In beer we’re yet to take advantage of the seasons, which is very strange when you think about it. Any brewer will tell you that the quality of ingredients is paramount to how good your beer tastes. For example, it’s no coincidence that Czech and German lager is the best in the world – they have noble hops and exceptional local malt. But now those ingredients are available the world over, why are they still (usually) the best examples?
Ingredients matter in brewing
It’s because brewing ingredients and beer degrade as much as the food or drink in your fridge. Stored at room temperature, some studies show that the amount of alpha acids (or bitterness and aroma) in hops could reduce by 25%. If that sounds like a lot, imagine leaving your double IPA out for 6 months at room temperature and drinking it then – a huge amount of the aroma will have disappeared into thin air.
So it seems hops have the same three enemies whatever form they are in – light, oxygen and temperature. Breweries take measures against the degradation of their hops, storing them in cold rooms and even freezers. But another hugely important way to improve the quality of the hops you’re using is to use them fresh, and that means brewing certain beers when certain hops are available.
Breweries who mess with their recipes aren’t purely doing it to experiment, they are doing it according to what is available, and an element of seasonality is bound to work its way in. As a rule, American hops reach the UK in February and March, Australian ones in August and September with New Zealand just behind and then English hops after the harvest, around October.
We’ve seen trends for beers of certain types around these times but the only brewing singing the praises of seasonal brewing is Cloudwater, who now release biannual range linked to the season. Not only does it mean they are using the freshest hops, it’s also given them the ability to change up their beers four times a year, learning from each batch and progressing as a brewery faster you might expect from their one year of production.
There is, of course, a consumption angle too. Lagers and IPAs are always going to sell better in summer, and Cloudwater have just released their bergamot hopfenweiss which is just made for Munich beer gardens. And while I’d say porters and stouts aren’t just for winter, there is no feeling like a roasty, toasty beer by the fire. Preferably with an aged hard cheese.
Bloody 'Ell, there's more?
Moving away from hops, adjuncts are perhaps the place where brewers have been a little more savvy with seasonal produce. Every October the American market drowns in pumpkin beer, and we have seen a huge surge in people in the UK looking for them. Beavertown Bloody ‘Ell is another big seasonal release that always gets people excited.

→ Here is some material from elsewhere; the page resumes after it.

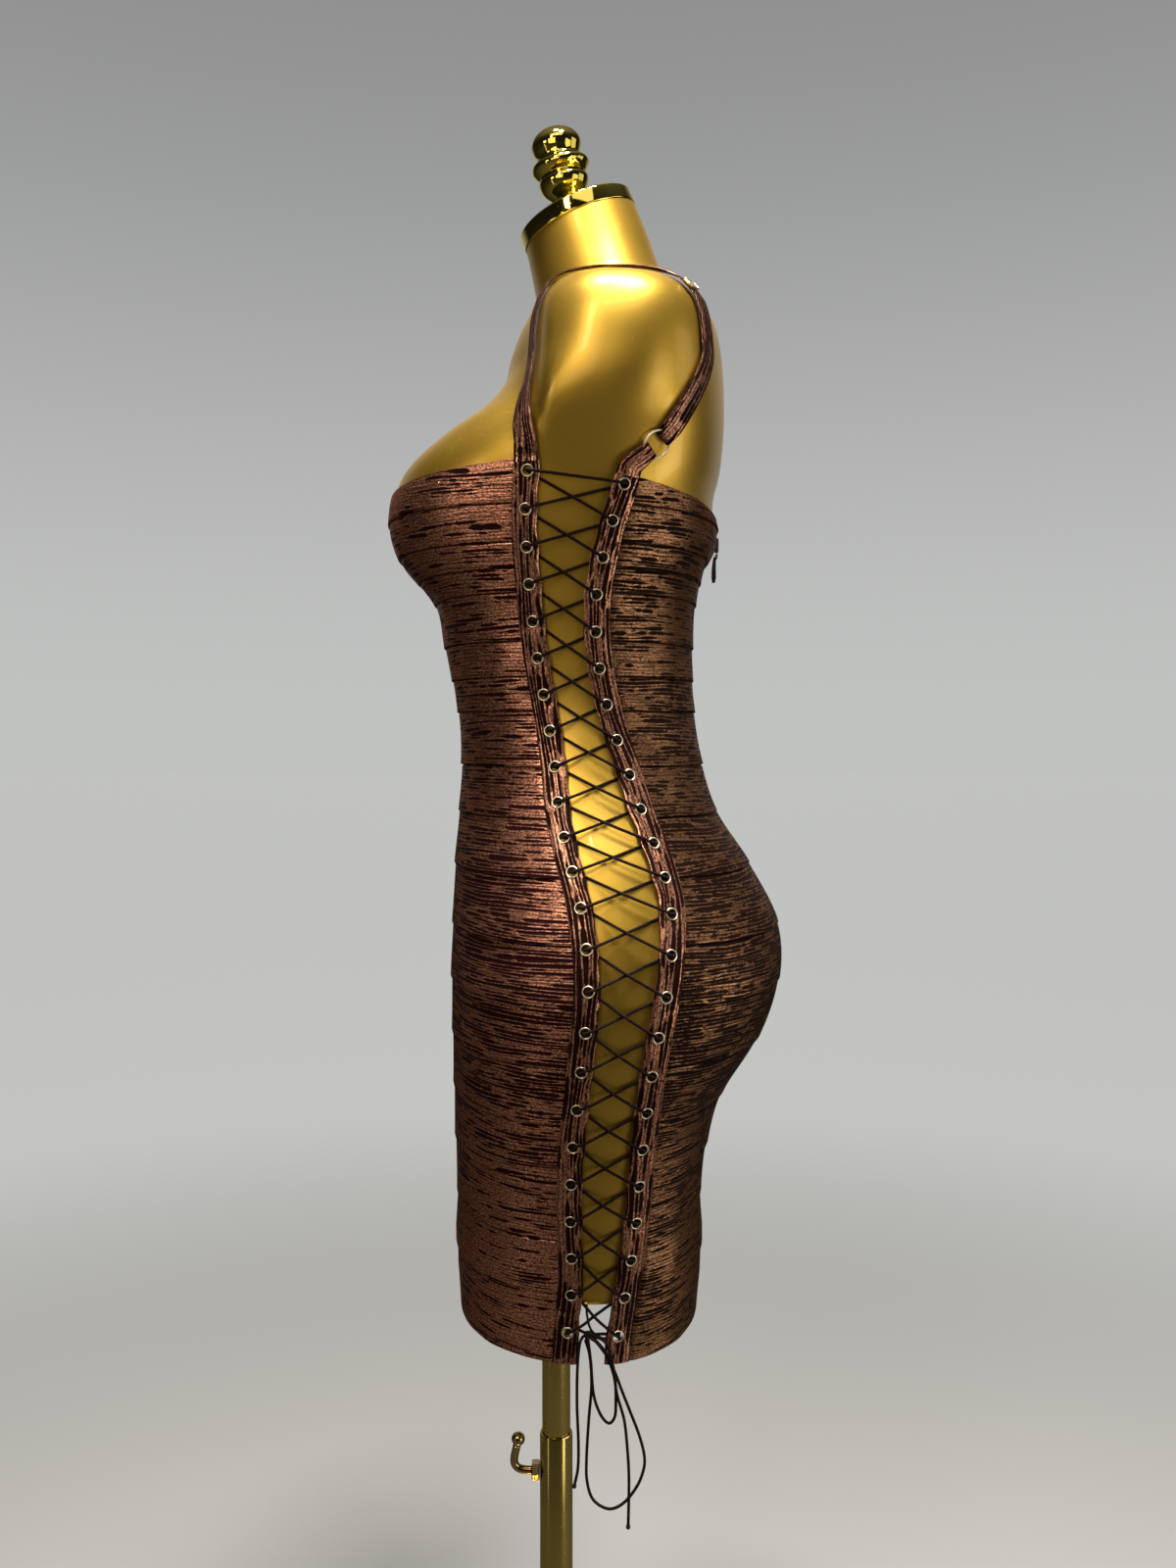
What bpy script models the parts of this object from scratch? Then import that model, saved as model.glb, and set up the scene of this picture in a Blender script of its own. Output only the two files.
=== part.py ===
# Side-laced bodycon dress on a limbless dress form with a pole stand.
# Metres, +Z up. The form faces -Y and its left side is +X.
# The pole's axis is X = 0, Y = 0 and the floor is Z = 0.

import math

import bpy
import bmesh
from mathutils import Vector

# Room between pieces that touch
GAP = 0.0003

# Cloth and its distances from the form, measured straight out from it
CLOTH_GAP = 0.0014
CLOTH_WALL = 0.0015
BAND_STEP = 0.0012
HEM_KICK = 0.0024
PLACKET_LIFT = 0.0037
PLACKET_WALL = 0.0016
PLACKET_OUTER_SIDE = 0.0095
PLACKET_GAP_SIDE = 0.0075
PANEL_TUCK = 0.0030

# Heights of the dress's edges
NECKLINE_CENTRE_FRONT = 1.2790
NECKLINE_SIDE_FRONT = 1.2885
NECKLINE_CENTRE_BACK = 1.2640
NECKLINE_SIDE_BACK = 1.2775
NECKLINE_RISE = 1.6
HEM_HEIGHT = 0.6600

# Lower edge of each band, from the neckline down to the hem
BAND_SEAMS = (1.2600, 1.2350, 1.2180, 1.2020, 1.1690, 1.1440, 1.1200, 1.0805, 1.0450,
              1.0050, 0.9610, 0.9195, 0.8770, 0.8355, 0.7945, 0.7510, 0.7115, HEM_HEIGHT)
TALL_BAND = 0.034

# The body of the form, a row for each height. Front and back are Y, powers square off the oval.
BODY_COLUMNS = ("height", "front", "back", "half_width", "widest", "front_power", "back_power",
                "lean", "fold")
BODY_ROWS = (
    (0.6400, -0.0700, 0.1060, 0.1235, 0.028, 2.2, 2.2, 0, 0.00),
    (0.7000, -0.0715, 0.1086, 0.1265, 0.028, 2.2, 2.2, 0, 0.00),
    (0.7510, -0.0735, 0.1104, 0.1345, 0.028, 2.2, 2.2, 0, 0.00),
    (0.7945, -0.0749, 0.1162, 0.1425, 0.030, 2.2, 2.2, 0, 0.00),
    (0.8355, -0.0759, 0.1290, 0.1510, 0.032, 2.2, 2.2, 0, 0.00),
    (0.8770, -0.0768, 0.1560, 0.1600, 0.036, 2.2, 2.2, 0, 0.00),
    (0.9195, -0.0775, 0.1706, 0.1655, 0.040, 2.2, 2.2, 0, 0.00),
    (0.9610, -0.0765, 0.1692, 0.1630, 0.040, 2.2, 2.2, 0, 0.00),
    (1.0050, -0.0745, 0.1472, 0.1500, 0.036, 2.2, 2.2, 0, 0.00),
    (1.0450, -0.0715, 0.1222, 0.1330, 0.030, 2.2, 2.2, 0, 0.00),
    (1.0805, -0.0698, 0.1115, 0.1210, 0.024, 2.2, 2.2, 0, 0.00),
    (1.1200, -0.0722, 0.1052, 0.1145, 0.018, 2.2, 2.2, 0, 0.00),
    (1.1690, -0.0820, 0.1035, 0.1185, 0.014, 2.2, 2.2, 0, 0.00),
    (1.2000, -0.0885, 0.1054, 0.1245, 0.013, 2.3, 2.2, 0, 0.00),
    (1.2150, -0.0990, 0.1082, 0.1280, 0.013, 2.4, 2.2, 0, 0.00),
    (1.2300, -0.1125, 0.1120, 0.1320, 0.013, 2.5, 2.3, 0, 0.00),
    (1.2450, -0.1200, 0.1190, 0.1365, 0.014, 2.6, 2.3, 0, 0.00),
    (1.2600, -0.1232, 0.1207, 0.1410, 0.015, 2.6, 2.3, 0, 0.00),
    (1.2830, -0.1213, 0.1220, 0.1480, 0.018, 2.5, 2.4, 0, 0.00),
    (1.3000, -0.1130, 0.1262, 0.1570, 0.022, 2.4, 2.4, 0, 0.03),
    (1.3200, -0.0893, 0.1280, 0.1690, 0.028, 2.4, 2.5, 0, 0.10),
    (1.3400, -0.0585, 0.1285, 0.1765, 0.034, 2.4, 2.5, 0, 0.17),
    (1.3600, -0.0400, 0.1277, 0.1785, 0.040, 2.5, 2.5, 0, 0.20),
    (1.3800, -0.0345, 0.1258, 0.1780, 0.043, 2.5, 2.5, 0, 0.20),
    (1.3950, -0.0290, 0.1222, 0.1740, 0.044, 2.5, 2.5, 0, 0.18),
    (1.4050, -0.0235, 0.1175, 0.1675, 0.044, 2.4, 2.4, 0, 0.14),
    (1.4130, -0.0205, 0.1120, 0.1555, 0.044, 2.3, 2.3, 0, 0.09),
    (1.4190, -0.0185, 0.1065, 0.1350, 0.044, 2.2, 2.2, 0, 0.04),
    (1.4250, -0.0170, 0.1015, 0.1080, 0.043, 2.1, 2.1, 0, 0.00),
    (1.4320, -0.0145, 0.0960, 0.0820, 0.041, 2.0, 2.0, 2, 0.00),
    (1.4410, -0.0131, 0.0885, 0.0620, 0.038, 2.0, 2.0, 7.5, 0.00),
    (1.4582, -0.0158, 0.0796, 0.0540, 0.032, 2.0, 2.0, 12.5, 0.00),
    (1.4770, -0.0190, 0.0718, 0.0490, 0.0264, 2.0, 2.0, 16, 0.00),
    (1.4957, -0.0222, 0.0625, 0.0456, 0.0202, 2.0, 2.0, 22, 0.00),
)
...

But brewers and drinkers aren’t looking to the seasons enough – Belgium in particular is fantastic at it, with spring, Easter and Christmas beers a huge deal over there. Meanwhile, Cantillon produces its fruit seasonals as and when those fruits are ripe and as we learnt quickly from working with them, not one day before. However much we want the beer. The result is an ever changing array of beers coming from the same breweries, which keeps drinkers and wholesalers coming back for more. It’s obvious how British breweries could benefit from that.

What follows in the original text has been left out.